What’s on the horizon for Starcloud?
Our second satellite will launch later next year in partnership with NVIDIA's Inception Program. It will be our first commercial offering, bringing significantly more compute power to orbit. It will provide edge AI services to other satellite constellations, processing raw data like imagery in orbit and sending down the insights. This will enable faster responses for applications such as real-time wildfire detection, natural disaster monitoring, and other military uses.
We've also received a lot of interest from high levels in government. For example, we’ve met with Senator Mike Rounds, current Chair of the House Armed Services Subcommittee on Cyber, who views large data centers in space as a matter of national security due to constraints on building new energy capacity in the US versus China.
What have been some of the greatest technical challenges founding Starcloud?

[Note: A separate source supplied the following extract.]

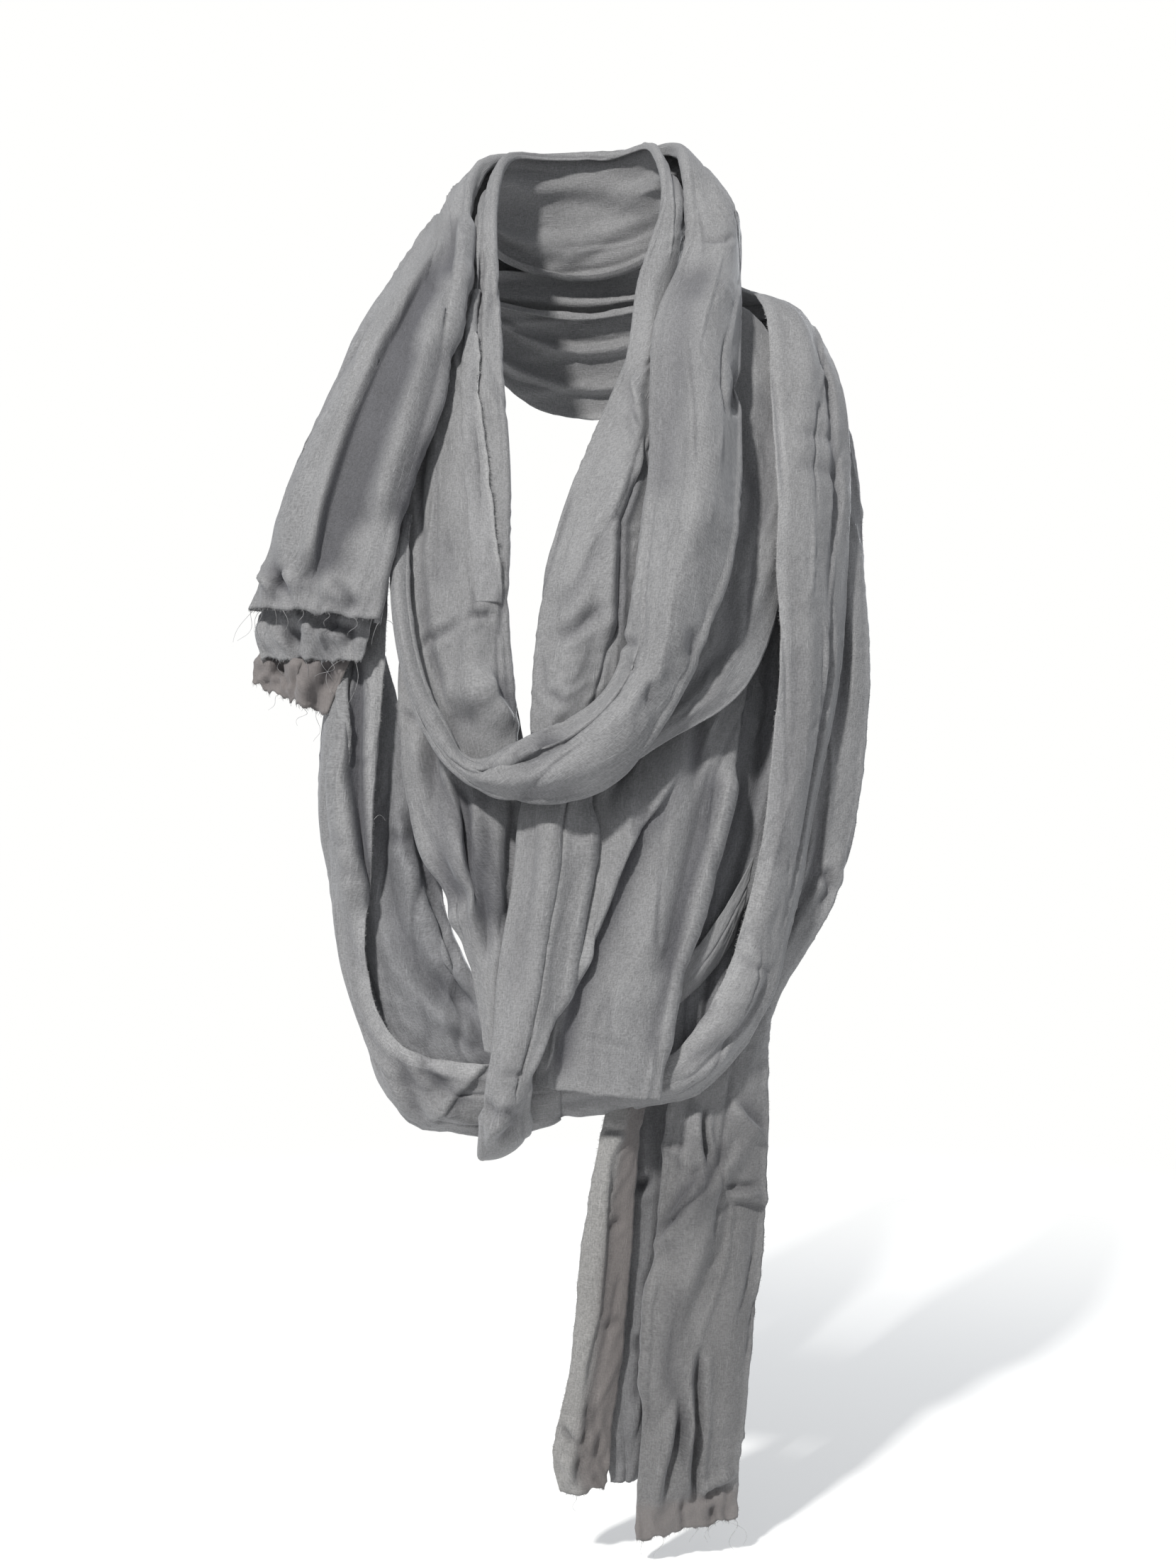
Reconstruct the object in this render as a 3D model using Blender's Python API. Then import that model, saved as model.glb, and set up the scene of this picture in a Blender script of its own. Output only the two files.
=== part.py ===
"""One long grey cloth wound round the neck, with its loops, knot, pleats and tail hanging in front.

Every stretch is a band: a wall of cloth carried along a path. A row of a path gives the two edges
of the band at one place (inner edge, then outer edge, in millimetres) and how far the middle of the
cloth stands out from the straight line between them. The folds of a path are bumps and valleys that
run along it. Lengths in the tables are millimetres, the scene is in metres.
"""

import bpy
import numpy as np

MM = 0.001
# Thickness of a wall, and the gap between two stretches of one path.
WALL = 1.6
SEAM_GAP = 0.7
# How far the selvedge strip's middle stands off its host's middle, and its points across.
STRIP_LIFT = 2.6
STRIP_COLUMNS = 5
# A rolled edge's radius is at most this share of the band's width.
EDGE_SHARE = 0.14
# Folds are lower on a band that is narrower than this, and an edge's return is shorter.
FULL_FOLD_WIDTH = 60.0
LEAST_RETURN = 0.3
# Points round a rolled edge, and half the step along the path that gives its direction.
ARC_STEPS = 2
HALF_STEP = 0.5

CLOTH = ("grey_cloth", (0.215, 0.228, 0.262), 0.78)
SHADED = ("shaded_cloth", (0.150, 0.162, 0.200), 0.82)
REVERSE = ("brownish_reverse", (0.235, 0.205, 0.190), 0.85)
SELVEDGE = ("raw_selvedge", (0.300, 0.310, 0.335), 0.80)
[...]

We’ve faced two main engineering challenges, with the team roughly split between them. The first is making chips that weren’t designed for space actually work in space, which involves tasks like radiation hardening and thermal management. The second is dealing with heat dissipation in a vacuum. Space is a vacuum and chips produce heat. Terrestrial data centers use cooling towers that keep chips cool by boiling fresh water. Since we can’t use that method in space, we’re working on large, lightweight, and low-cost deployable radiators to carry heat away from the chips and release it as infrared radiation into deep space.
Any favorite podcasts?
I really like listening to the Lex Fridman and Marc Andreessen podcasts.
Fun Fact:
I’m an identical twin and the youngest of five brothers.